» Instructions to follow
Copy all the material below, exactly as it stands.

» Source material
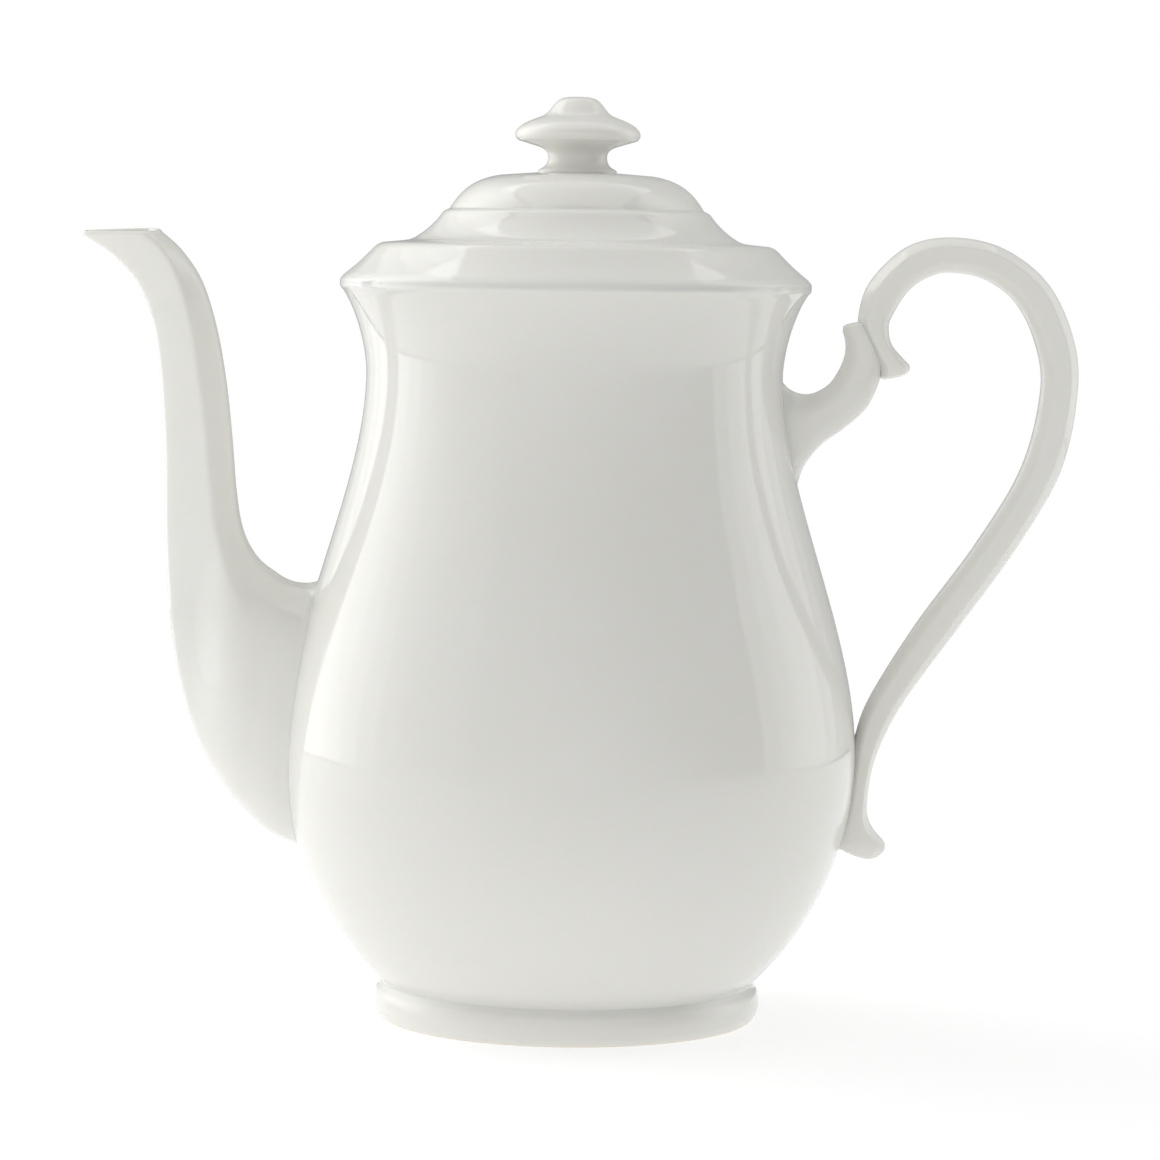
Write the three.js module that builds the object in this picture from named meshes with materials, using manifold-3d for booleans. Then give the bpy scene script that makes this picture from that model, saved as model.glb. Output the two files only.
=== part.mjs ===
// Porcelain coffee pot: a pear-shaped body on a turned foot, a swan-necked spout,
// a two-piece scroll handle and a stepped lid that lifts off.
// Millimetres, +Z up, origin on the pot's axis at the plane that the foot stands on.
// The spout points along -X and the handle along +X.

import * as THREE from 'three';
import { mergeVertices } from 'three/addons/utils/BufferGeometryUtils.js';
import Module from 'manifold-3d';

const wasm = await Module();
wasm.setup();

// ---------------------------------------------------------------- driving dimensions

const GAP = 0.3; // width of the luted joint between two pieces
const FACETS = 48; // sides of the large turned pieces
const SMALL_FACETS = 32; // sides of the knob

const FOOT = {
  height: 8.2,
  bearingInner: 38.6,
  bearingOuter: 42.2,
  bulge: 43.8,
  bulgeHeight: 4,
  topOuter: 42.5,
  topInner: 36.8,
};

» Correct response
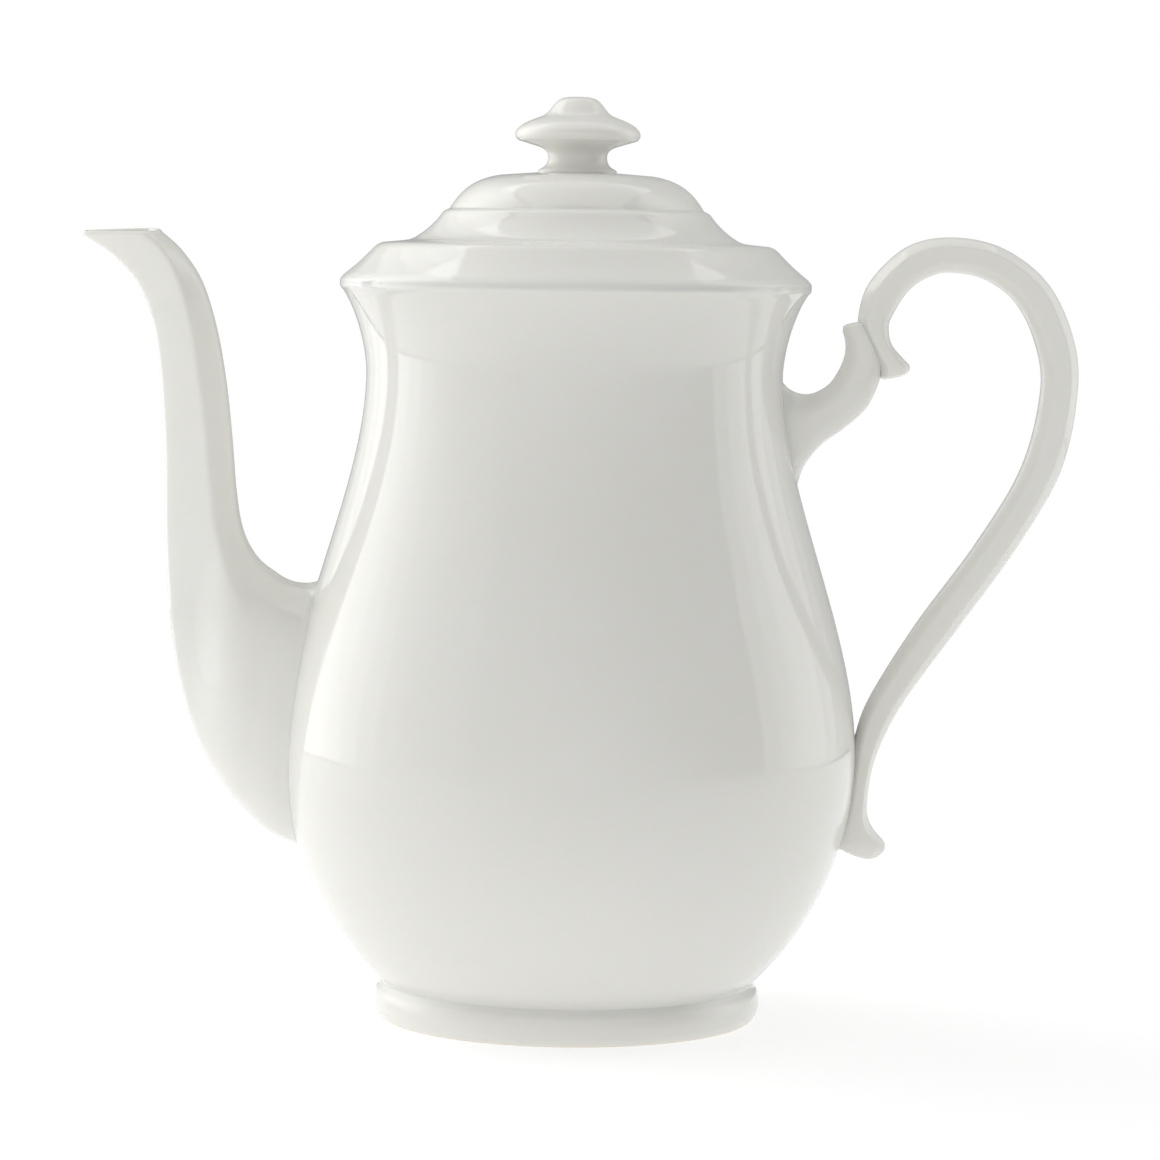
Write the three.js module that builds the object in this picture from named meshes with materials, using manifold-3d for booleans. Then give the bpy scene script that makes this picture from that model, saved as model.glb. Output the two files only.
=== part.mjs ===
// Porcelain coffee pot: a pear-shaped body on a turned foot, a swan-necked spout,
// a two-piece scroll handle and a stepped lid that lifts off.
// Millimetres, +Z up, origin on the pot's axis at the plane that the foot stands on.
// The spout points along -X and the handle along +X.

import * as THREE from 'three';
import { mergeVertices } from 'three/addons/utils/BufferGeometryUtils.js';
import Module from 'manifold-3d';

const wasm = await Module();
wasm.setup();

// ---------------------------------------------------------------- driving dimensions

const GAP = 0.3; // width of the luted joint between two pieces
const FACETS = 48; // sides of the large turned pieces
const SMALL_FACETS = 32; // sides of the knob

const FOOT = {
  height: 8.2,
  bearingInner: 38.6,
  bearingOuter: 42.2,
  bulge: 43.8,
  bulgeHeight: 4,
  topOuter: 42.5,
  topInner: 36.8,
};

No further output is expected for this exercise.